Metal support is very limited, and it’s likely that nobody has hooked up the required kernels here.

(On any recent mac, using AppleAccelerate.jl is highly recommended.)

1 Like

Just to clarify, this only speeds up CPU operations using BLAS/LAPACK, not GPU ones, right?

1 Like

That’s right.

2 Likes

Yop, same code above works with CUDA jl, so seems like the metal kernel dont exist yet.

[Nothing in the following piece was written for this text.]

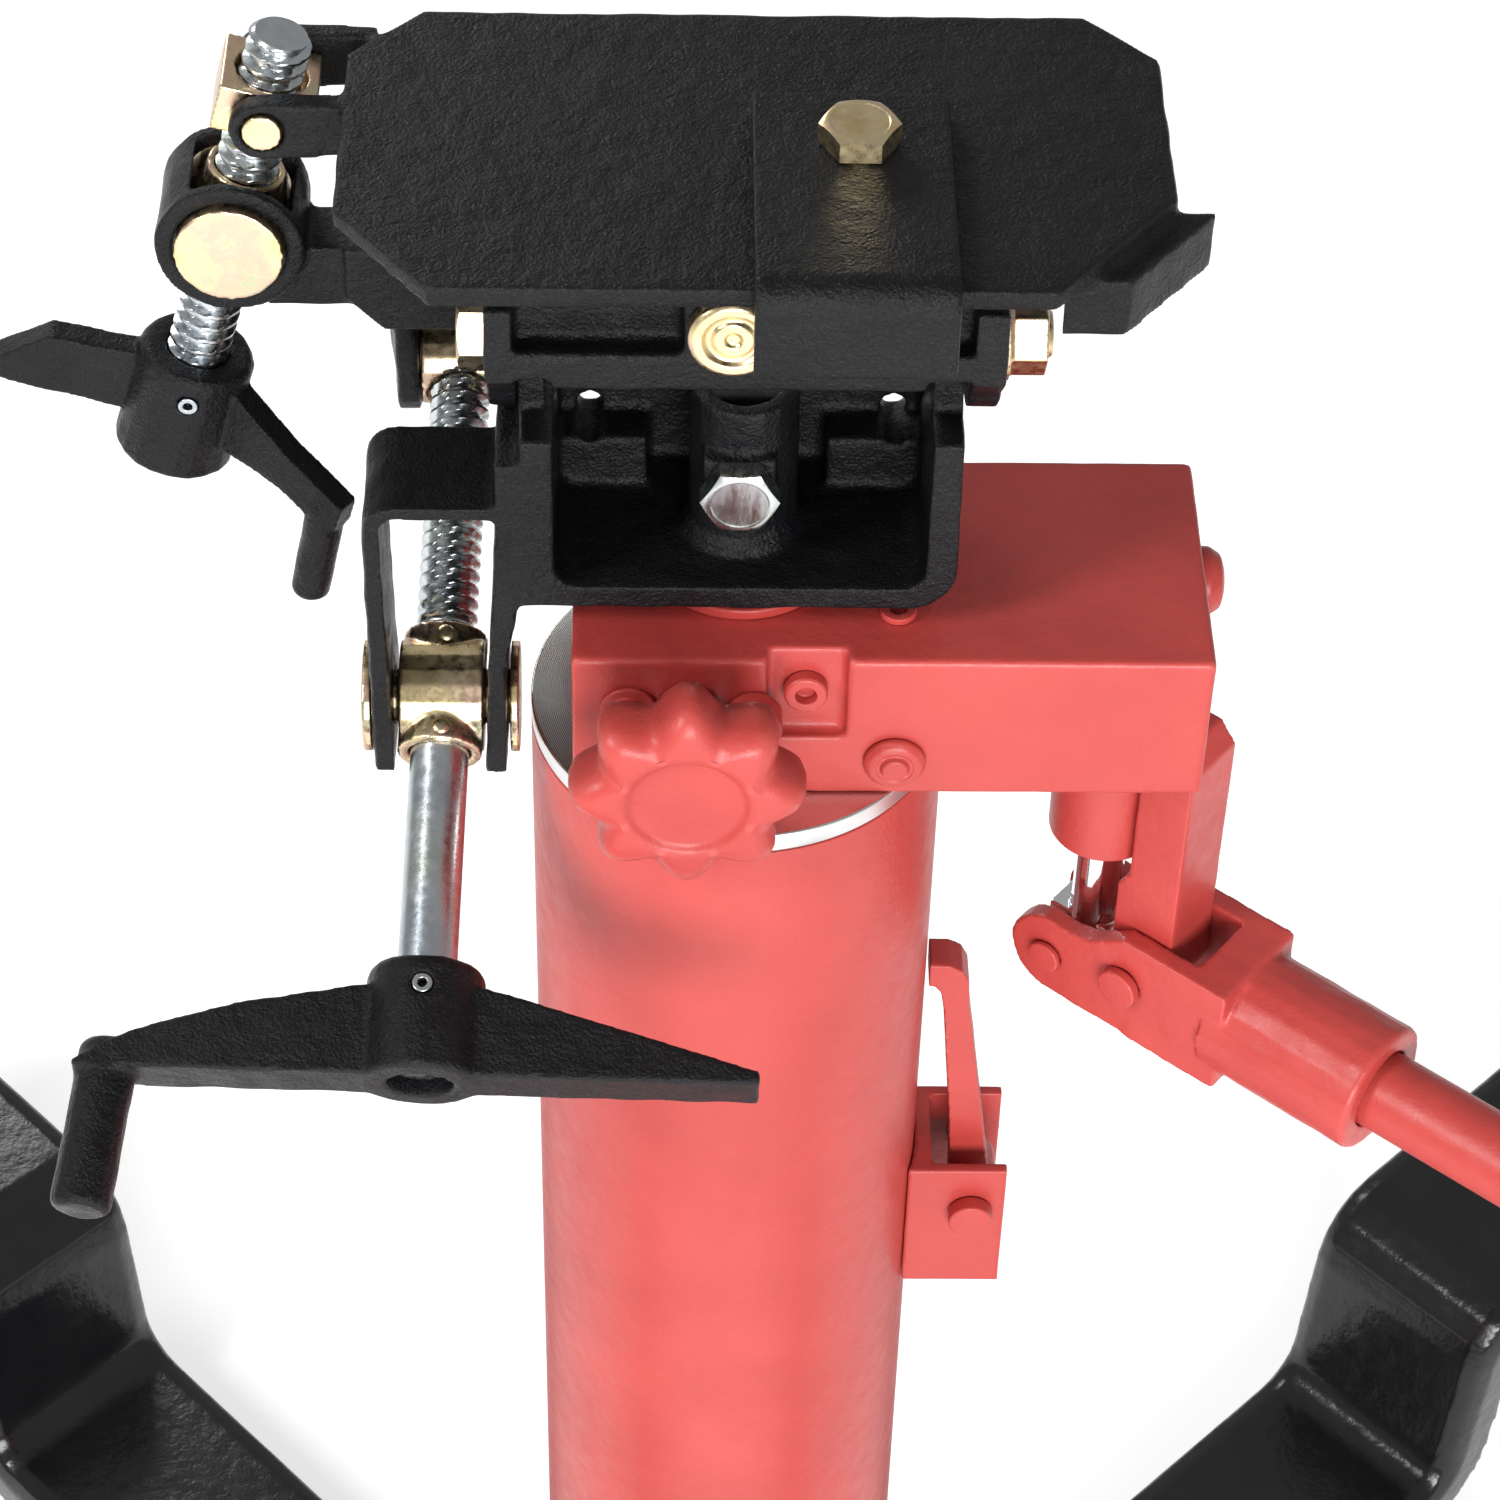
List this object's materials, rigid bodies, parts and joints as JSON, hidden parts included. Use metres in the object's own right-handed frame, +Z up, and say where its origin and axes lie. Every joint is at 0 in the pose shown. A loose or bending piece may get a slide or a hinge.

Conv support for Metal 100% does not exist right now, yes. PRs that wrap the Metal Performance Shaders conv routines (Missing functionalities - Metal with Conv and ConvTranspose layers · Issue #2278 · FluxML/Flux.jl · GitHub), add better errors for unsupported operations on Metal (Better errors for un-implemented functions · Issue #427 · FluxML/NNlib.jl · GitHub) or add a fallback KernelAbstractions.jl kernel for GPU conv (no tracking issue yet) would be most welcome. Until then, the status quo persists.